Import Payment Delays in Pakistan as Dollar Shortage Worsens
Commercial banks across Pakistan are delaying import-related payments by two to three weeks due to a tightening dollar supply in the market.
This scarcity is largely driven by Pakistan’s upcoming $2.4 billion commercial debt repayments, mainly to China, and stringent foreign exchange reserve conditions set by the International Monetary Fund (IMF).
Banking officials say the delays are affecting both open accounts and contractual imports. Some major importers are facing long waits to clear their Letters of Credit (LCs). Banks are settling LCs at rates higher than the interbank rate. This has widened the gap between the interbank and open market rates.
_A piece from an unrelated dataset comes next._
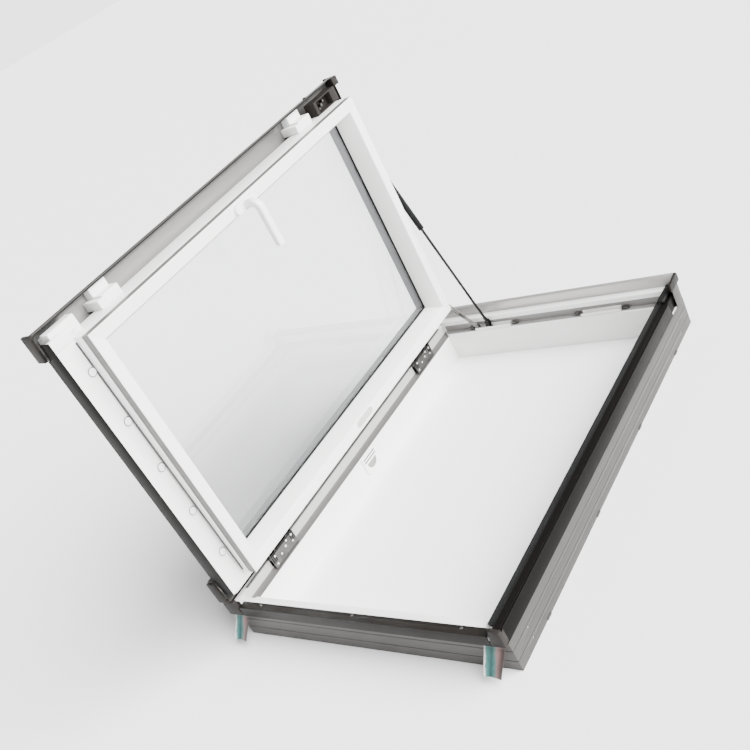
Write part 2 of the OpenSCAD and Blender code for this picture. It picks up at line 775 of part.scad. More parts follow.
// Lever: a neck out of the ring, a bent elbow and a flat grip
module handle_lever() {
    z0 = ring_z - neck_h;
    color(white) opened() translate([handle_x, handle_y, 0]) {
        translate([0, 0, z0 + grip_t]) cylinder(r = spindle_r, h = neck_h - grip_t - 0.5);
        translate([0, 0, z0 + grip_t - 1]) cylinder(r = lever_w / 2, h = neck_h - grip_t - rosette_h + 0.8);
        translate([0, 0, z0]) cylinder(r = lever_w / 2, h = grip_t);
        rotate([90, 0, 0]) linear_extrude(lever_w, center = true)
            polygon([[0, z0], [-grip_len, z0], [-grip_len + cut_end, z0 + grip_t], [0, z0 + grip_t]]);
        rotate([90, 0, 0]) linear_extrude(lever_w - 2, center = true) difference() {
            translate([-22, z0 + grip_t - 1]) square([22, 15]);
            translate([-22, z0 + grip_t + 14]) circle(14);
        }
    }
}

// Thin cover on the ring's inner face, opposite the catch plate
module ring_catch_cover() {
    color(white) opened() translate([-ring_x + 19, 10, ring_z - 1.2]) linear_extrude(1.2) {
        square([19, 60], center = true);
        for (m = [-1, 1]) translate([0, m * 30]) circle(9.5);
    }
}

// ---------- Gas spring and stay ----------

stud_shut = [hinge_x + stud_reach, ring_z + 40];
stud_open = carried(stud_shut);
spring_vec = stud_open - [foot_x, foot_z];
spring_len = norm(spring_vec);
shut_len = norm(stud_shut - [foot_x, foot_z]);
spring_tilt = atan2(spring_vec[0], spring_vec[1]);
fitting_len = 13;
rod_len = shut_len - fitting_len - 3;

// Short stud and plate on the ring's head face; the spring's upper eye stands just clear of it
module spring_stud() {
    color(steel) opened() translate([stud_shut[0], ring_y, stud_shut[1]]) rotate([-90, 0, 0]) {
        translate([-14, -9, 0]) cube([28, 18, 1]);
        translate([0, 0, 1]) cylinder(r = 4, h = spring_y - tube_r - ring_y - 1.3);
    }
}

module along_spring() {
    translate([foot_x, spring_y, foot_z]) rotate([0, spring_tilt, 0]) children();
}

module spring_rod() {
    color("#2b2a2a") along_spring() difference() {
        union() {
            rotate([90, 0, 0]) cylinder(r = eye_r, h = eye_t, center = true);
            translate([0, 0, eye_r + 0.3]) cylinder(r = rod_r + 1.2, h = 10);
            cylinder(r = rod_r, h = rod_len);
        }
        rotate([90, 0, 0]) cylinder(r = foot_pin_r + run_clear, h = eye_t + 2, center = true);
    }
}

module spring_tube() {
    mouth = spring_len - fitting_len - tube_len;
    color(black) along_spring() difference() {
        union() {
            translate([0, 0, mouth]) cylinder(r = tube_r, h = tube_len);
            translate([0, 0, mouth + tube_len]) cylinder(r = 5, h = fitting_len);
            translate([0, 0, spring_len]) rotate([90, 0, 0]) cylinder(r = eye_r, h = 9, center = true);
        }
        translate([0, 0, mouth - 1]) cylinder(r = rod_r + run_clear, h = tube_len - 1);
        translate([0, 0, spring_len]) rotate([90, 0, 0]) cylinder(r = 4.3, h = 11, center = true);
    }
}

stay_pin_shut = [hinge_x + 25, ring_z + 11];
stay_pin_open = carried(stay_pin_shut);
stay_vec = stay_pin_open - [stay_x, stay_z];
stay_tilt = atan2(stay_vec[0], stay_vec[1]);

module stay_pin() {
    color(steel) opened() translate([stay_pin_shut[0], ring_y, stay_pin_shut[1]]) rotate([-90, 0, 0])
        cylinder(r = stay_pin_r, h = stay_y - ring_y - 0.4);
}

// Flat slotted arm from the head rail to the sash
module stay_arm() {
    color(steel) translate([stay_x, stay_y + stay_t / 2, stay_z]) rotate([0, stay_tilt, 0]) rotate([90, 0, 0])
        linear_extrude(stay_t, center = true) difference() {
            union() {
                circle(stay_w / 2);
                translate([-stay_w / 2, 0]) square([stay_w, stay_len]);
                translate([0, stay_len]) circle(stay_w / 2);
            }
            circle(stay_pin_r + run_clear);
            translate([-stay_pin_r - 0.3, 68]) square([2 * stay_pin_r + 0.6, stay_len - 68]);
            translate([0, stay_len]) circle(stay_pin_r + 0.3);
        }
}

frame_sill();
frame_lock_side();
frame_head();
frame_hinge_side();
skin_sill();
skin_lock_side();
skin_head();
skin_hinge_side();
sill_cover();
sill_screws();
sill_caps();
head_cover();
head_caps();
lock_side_cover();
lock_side_strip();
lock_side_gasket();
gasket_end();
hinge_side_seal();
hinge_side_gutter();
hinge_frame_leaves();
hinge_leaf_rivets();
catch_plate();
head_rails();
rail_fittings();
spring_foot();
stay_post();
side_lugs();
foil_tail_lock();
foil_tail_hinge();
sash_sill();
sash_lock_side();
sash_head();
sash_hinge_side();
pane_inner();
pane_outer();
pane_spacer();
glazing_gasket();
ring_gasket();
sash_sill_flange();
flange_plugs();
sash_corner_blocks();
hood_clips();
hood_lock_side();
hood_hinge_side();
hood_head();
sash_sill_cover();
hood_sill_caps();
hood_head_caps();
hood_seal();
hinge_sash_leaves();
lock_box();
lock_box_bolts();
spring_stud();
stay_pin();
ring_catch_cover();
handle_base();
handle_lever();
spring_rod();
spring_tube();
stay_arm();
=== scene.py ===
import json
import math
import bmesh
import bpy
from mathutils import Matrix, Vector


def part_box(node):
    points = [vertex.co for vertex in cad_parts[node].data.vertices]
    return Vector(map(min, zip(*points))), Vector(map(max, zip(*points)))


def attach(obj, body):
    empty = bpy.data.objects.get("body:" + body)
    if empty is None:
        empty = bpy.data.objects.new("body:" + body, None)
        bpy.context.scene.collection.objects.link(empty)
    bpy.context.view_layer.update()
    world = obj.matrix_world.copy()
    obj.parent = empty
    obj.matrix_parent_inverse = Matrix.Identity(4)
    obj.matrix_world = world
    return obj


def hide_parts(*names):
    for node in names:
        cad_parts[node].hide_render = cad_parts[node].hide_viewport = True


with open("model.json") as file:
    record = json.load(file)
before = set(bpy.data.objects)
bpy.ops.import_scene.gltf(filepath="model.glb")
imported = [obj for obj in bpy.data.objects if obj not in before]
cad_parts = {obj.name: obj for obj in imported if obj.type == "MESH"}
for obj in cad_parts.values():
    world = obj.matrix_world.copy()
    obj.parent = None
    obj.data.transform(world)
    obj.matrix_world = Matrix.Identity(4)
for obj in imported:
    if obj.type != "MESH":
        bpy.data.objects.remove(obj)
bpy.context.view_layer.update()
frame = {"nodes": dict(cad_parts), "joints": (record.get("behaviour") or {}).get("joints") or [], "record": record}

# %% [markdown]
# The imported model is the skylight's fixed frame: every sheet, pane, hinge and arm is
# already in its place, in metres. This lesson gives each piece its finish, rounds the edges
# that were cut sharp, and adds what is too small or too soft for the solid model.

nodes = frame["nodes"]
slot_of = {part["node"]: part["material_slot"] for part in frame["record"]["subparts"]}
body_of = {name: body for body, names in frame["record"]["behaviour"]["bodies"].items() for name in names}

# %% [markdown]
# The sash stands open, so its pieces are turned. It is far easier to think of it lying shut
# and flat, so one helper carries a point from the shut place to the open one, and another
# carries it back. Both read the hinge from the record.

# %% Shut and open places of the sash
hinge = next(j for j in frame["joints"] if j["name"] == "sash_hinge")
hinge_at = Vector(hinge["pos_m"])
open_turn = Matrix.Rotation(math.radians(-hinge["range_deg"][1]), 4, "Y")
to_open = Matrix.Translation(hinge_at) @ open_turn @ Matrix.Translation(-hinge_at)
to_shut = to_open.inverted()
print("hinge at", tuple(round(v, 4) for v in hinge_at))

# %% [markdown]
# A lens and a viewpoint decide how the long frame shortens. The camera looks down from the
# front right, tilted to one side, through a normal lens, and a small shift keeps the
# object's place in the picture.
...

As of May 30, the rupee’s open market rate approached Rs. 285 per dollar, while the interbank rate hovered around Rs. 282.
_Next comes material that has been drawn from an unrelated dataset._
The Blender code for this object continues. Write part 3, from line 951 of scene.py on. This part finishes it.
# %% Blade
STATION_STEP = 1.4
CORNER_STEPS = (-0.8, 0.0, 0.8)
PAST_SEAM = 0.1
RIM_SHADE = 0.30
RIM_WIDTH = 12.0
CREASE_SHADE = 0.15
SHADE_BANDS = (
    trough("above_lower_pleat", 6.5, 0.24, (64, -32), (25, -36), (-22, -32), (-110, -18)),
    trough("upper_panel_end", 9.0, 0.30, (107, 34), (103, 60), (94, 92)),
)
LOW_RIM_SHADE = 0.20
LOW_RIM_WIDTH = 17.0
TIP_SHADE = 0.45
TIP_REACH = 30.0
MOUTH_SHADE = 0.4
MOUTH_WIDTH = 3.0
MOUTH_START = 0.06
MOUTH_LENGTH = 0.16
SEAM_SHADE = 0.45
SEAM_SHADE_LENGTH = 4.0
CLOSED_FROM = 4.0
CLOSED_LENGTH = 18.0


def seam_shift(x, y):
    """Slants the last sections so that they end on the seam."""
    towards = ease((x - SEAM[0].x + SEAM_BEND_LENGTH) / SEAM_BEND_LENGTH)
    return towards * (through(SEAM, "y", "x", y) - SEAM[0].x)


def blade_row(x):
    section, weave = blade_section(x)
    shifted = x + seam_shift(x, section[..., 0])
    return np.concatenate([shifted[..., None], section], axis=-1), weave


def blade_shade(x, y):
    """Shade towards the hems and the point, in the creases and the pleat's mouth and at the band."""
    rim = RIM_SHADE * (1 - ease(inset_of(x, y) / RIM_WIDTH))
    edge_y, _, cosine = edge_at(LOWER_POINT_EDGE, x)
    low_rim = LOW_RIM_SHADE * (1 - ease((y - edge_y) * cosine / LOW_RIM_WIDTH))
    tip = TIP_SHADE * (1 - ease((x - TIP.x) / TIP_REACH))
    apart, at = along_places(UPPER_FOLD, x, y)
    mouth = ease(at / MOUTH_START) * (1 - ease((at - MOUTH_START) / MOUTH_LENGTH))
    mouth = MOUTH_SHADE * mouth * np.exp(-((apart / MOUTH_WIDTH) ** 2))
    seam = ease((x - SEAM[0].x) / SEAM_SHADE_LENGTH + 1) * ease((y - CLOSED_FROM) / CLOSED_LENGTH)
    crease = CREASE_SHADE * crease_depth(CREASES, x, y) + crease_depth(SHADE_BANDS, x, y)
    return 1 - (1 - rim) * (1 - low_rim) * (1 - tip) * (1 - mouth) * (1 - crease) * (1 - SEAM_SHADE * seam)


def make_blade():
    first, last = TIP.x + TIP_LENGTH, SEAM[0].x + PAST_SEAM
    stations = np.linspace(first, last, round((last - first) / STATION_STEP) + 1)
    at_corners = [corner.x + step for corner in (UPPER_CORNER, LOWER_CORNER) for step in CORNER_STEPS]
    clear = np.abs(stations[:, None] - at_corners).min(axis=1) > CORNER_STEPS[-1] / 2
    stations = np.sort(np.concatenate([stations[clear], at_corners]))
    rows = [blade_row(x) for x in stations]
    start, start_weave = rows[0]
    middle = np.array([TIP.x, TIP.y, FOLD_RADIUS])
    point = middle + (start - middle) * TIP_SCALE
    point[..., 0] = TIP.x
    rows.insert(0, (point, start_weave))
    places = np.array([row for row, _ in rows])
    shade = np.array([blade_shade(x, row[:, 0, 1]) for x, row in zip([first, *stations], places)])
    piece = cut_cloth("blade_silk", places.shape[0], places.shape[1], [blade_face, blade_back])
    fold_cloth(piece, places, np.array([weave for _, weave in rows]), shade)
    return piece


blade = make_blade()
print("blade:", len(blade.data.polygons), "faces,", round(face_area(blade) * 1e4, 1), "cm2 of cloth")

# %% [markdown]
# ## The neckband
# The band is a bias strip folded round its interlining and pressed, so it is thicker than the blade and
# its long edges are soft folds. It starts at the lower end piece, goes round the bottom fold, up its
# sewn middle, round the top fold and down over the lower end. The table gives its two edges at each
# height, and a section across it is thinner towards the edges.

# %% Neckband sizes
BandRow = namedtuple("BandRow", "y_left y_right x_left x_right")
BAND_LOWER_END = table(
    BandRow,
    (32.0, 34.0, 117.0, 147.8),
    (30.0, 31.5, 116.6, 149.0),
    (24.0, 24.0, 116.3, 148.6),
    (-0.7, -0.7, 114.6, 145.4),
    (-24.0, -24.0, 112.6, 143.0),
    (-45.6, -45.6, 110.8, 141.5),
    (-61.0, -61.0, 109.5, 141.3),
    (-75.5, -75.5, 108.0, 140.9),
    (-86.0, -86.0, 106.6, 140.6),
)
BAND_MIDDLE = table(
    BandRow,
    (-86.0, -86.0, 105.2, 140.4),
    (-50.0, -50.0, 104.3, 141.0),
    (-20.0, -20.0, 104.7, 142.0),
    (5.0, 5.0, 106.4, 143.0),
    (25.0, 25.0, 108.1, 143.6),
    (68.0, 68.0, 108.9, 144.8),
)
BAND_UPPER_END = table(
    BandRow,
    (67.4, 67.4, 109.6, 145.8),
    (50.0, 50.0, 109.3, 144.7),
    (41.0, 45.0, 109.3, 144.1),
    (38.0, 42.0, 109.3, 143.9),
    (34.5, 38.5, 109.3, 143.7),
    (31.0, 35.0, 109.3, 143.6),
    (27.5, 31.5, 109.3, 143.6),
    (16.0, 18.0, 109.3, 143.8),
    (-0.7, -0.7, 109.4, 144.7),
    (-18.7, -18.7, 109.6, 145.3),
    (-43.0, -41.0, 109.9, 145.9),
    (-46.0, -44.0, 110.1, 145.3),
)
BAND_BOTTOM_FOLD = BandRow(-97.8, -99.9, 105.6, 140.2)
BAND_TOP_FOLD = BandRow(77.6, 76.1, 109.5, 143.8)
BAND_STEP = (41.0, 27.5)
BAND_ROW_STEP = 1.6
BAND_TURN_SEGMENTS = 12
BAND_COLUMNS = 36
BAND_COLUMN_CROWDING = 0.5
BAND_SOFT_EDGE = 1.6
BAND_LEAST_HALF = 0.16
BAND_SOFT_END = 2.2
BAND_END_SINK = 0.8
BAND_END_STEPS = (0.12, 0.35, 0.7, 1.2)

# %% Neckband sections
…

The State Bank of Pakistan (SBP) continues to purchase dollars from the domestic market in order to meet the IMF’s Net International Reserves (NIR) target of negative $7.5 billion by the end of June. This follows an end-March NIR of negative $10.2 billion, requiring a $2.7 billion improvement within the current quarter.
Though the central bank has accumulated over $9 billion from the open market in FY2024 and reduced external debt by $800 million, commercial banks argue that the ongoing dollar purchases are straining liquidity and restricting availability for importers.
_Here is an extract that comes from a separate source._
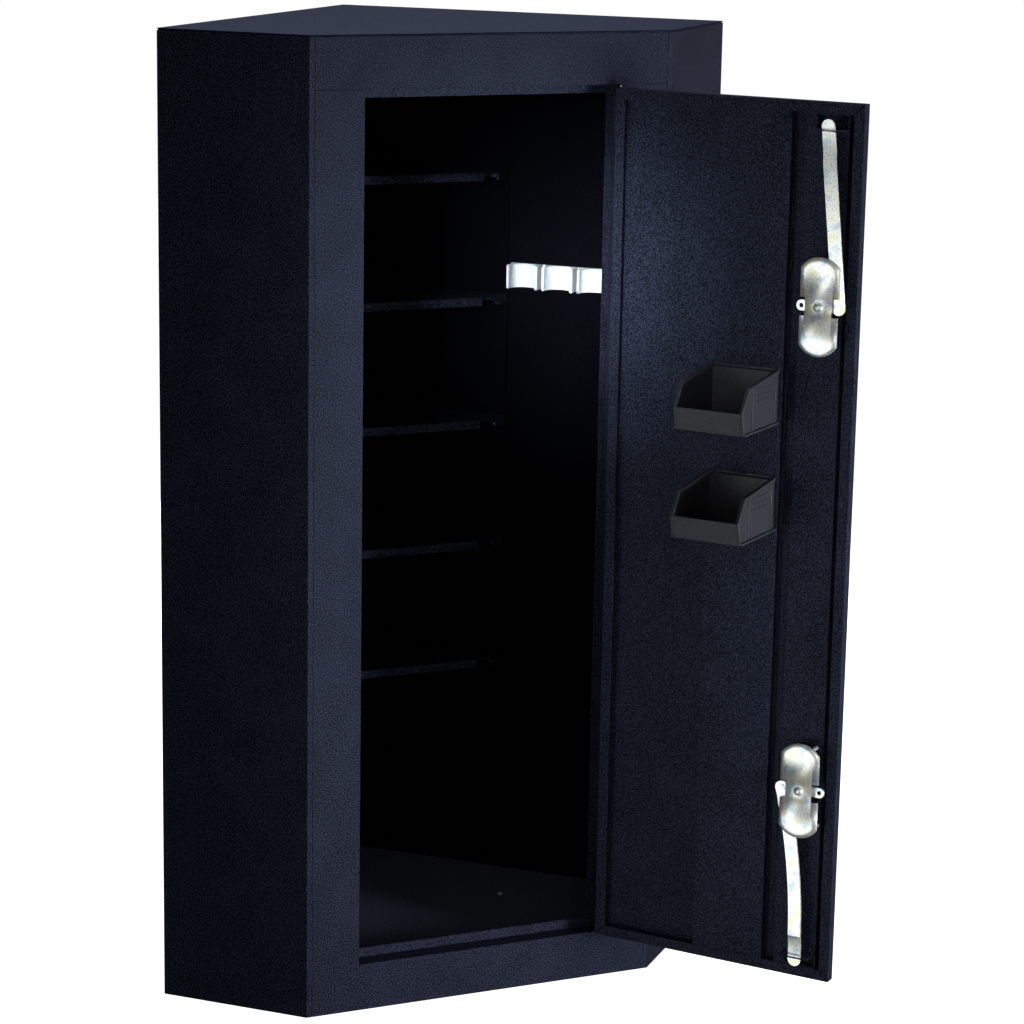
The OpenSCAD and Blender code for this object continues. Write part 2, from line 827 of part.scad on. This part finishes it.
lock_cover(true);  // upper_lock_cover
cover_dome(true);  // upper_cover_dome
hard_plate(false);  // lower_hard_plate
lock_body(false);  // lower_lock_body
lock_nut(false);  // lower_lock_nut
lock_plug(false);  // lower_lock_plug
cam_arm(false);  // lower_cam_arm
crank_rivet(false);  // lower_crank_rivet
lock_rod(false);  // lower_lock_rod
lock_cover(false);  // lower_lock_cover
cover_dome(false);  // lower_cover_dome
bin(0);  // upper_bin
bin(1);  // lower_bin
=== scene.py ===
import json
import math

import bmesh
import bpy
from mathutils import Matrix, Vector


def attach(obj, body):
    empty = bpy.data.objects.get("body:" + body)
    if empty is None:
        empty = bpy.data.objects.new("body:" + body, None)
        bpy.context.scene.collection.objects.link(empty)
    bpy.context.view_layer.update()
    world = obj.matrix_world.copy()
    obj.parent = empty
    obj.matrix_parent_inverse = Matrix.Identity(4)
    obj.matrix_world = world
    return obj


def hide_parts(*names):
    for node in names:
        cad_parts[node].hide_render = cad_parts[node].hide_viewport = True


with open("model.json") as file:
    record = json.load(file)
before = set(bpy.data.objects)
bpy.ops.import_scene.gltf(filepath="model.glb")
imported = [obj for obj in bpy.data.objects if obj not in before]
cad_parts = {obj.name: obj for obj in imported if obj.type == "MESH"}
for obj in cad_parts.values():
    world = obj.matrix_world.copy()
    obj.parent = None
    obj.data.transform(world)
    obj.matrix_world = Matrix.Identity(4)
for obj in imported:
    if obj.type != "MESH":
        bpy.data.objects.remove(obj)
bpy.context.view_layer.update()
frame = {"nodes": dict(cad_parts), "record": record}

nodes = frame["nodes"]
record = frame["record"]


def mm(value):
    """Millimetres to metres."""
    return value / 1000


# ---- camera ------------------------------------------------------------------------------------

camera_place = (-1.6850, -3.8796, 1.6964)
camera_turn = 23.926
camera_pitch = 12.938
camera_roll = 1.041
camera_lens = 107.73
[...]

Banking executives have privately called on the SBP to pause or limit dollar buying to ease the pressure on the market, citing that sufficient remittance and export proceeds exist to meet current import demands. The primary concern, they claim, lies in the financial account, not the trade balance.
Impact on Fuel Prices and Business Operations
Key energy sector players such as Pakistan State Oil (PSO) and Pak Arab Refinery Limited (PARCO) are also facing the heat. In recent transactions, PSO reportedly paid Rs. 3 more per dollar than previous contracts, a cost that could ultimately be passed on to consumers via higher fuel prices.
A senior bank executive warned that although the situation is not as severe as the 2022 dollar crisis, the SBP must act soon to prevent market speculation and maintain confidence.
While the central bank has emphasized the role of a stable rupee in reducing inflation, exporters argue that tight control over exchange rates is hurting their global competitiveness. They urge authorities to allow the market to determine currency values based on supply and demand.
Central bank officials said the seasonal demand spike from Hajj has added to the shortage, but they expect it to ease soon.
The SBP spokesperson declined to comment on several key issues. He did not confirm if there is a $1 billion backlog of deferred import payments. He also gave no details on how the central bank will address the widening gap between interbank and open market rates.
Despite being in an IMF programme, Pakistan has not received substantial foreign loans this time around. The limited influx of funds, combined with the ongoing dollar buying policy, has left banks rationing dollar supplies and businesses bracing for possible ripple effects in the form of costlier imports and slower economic activity.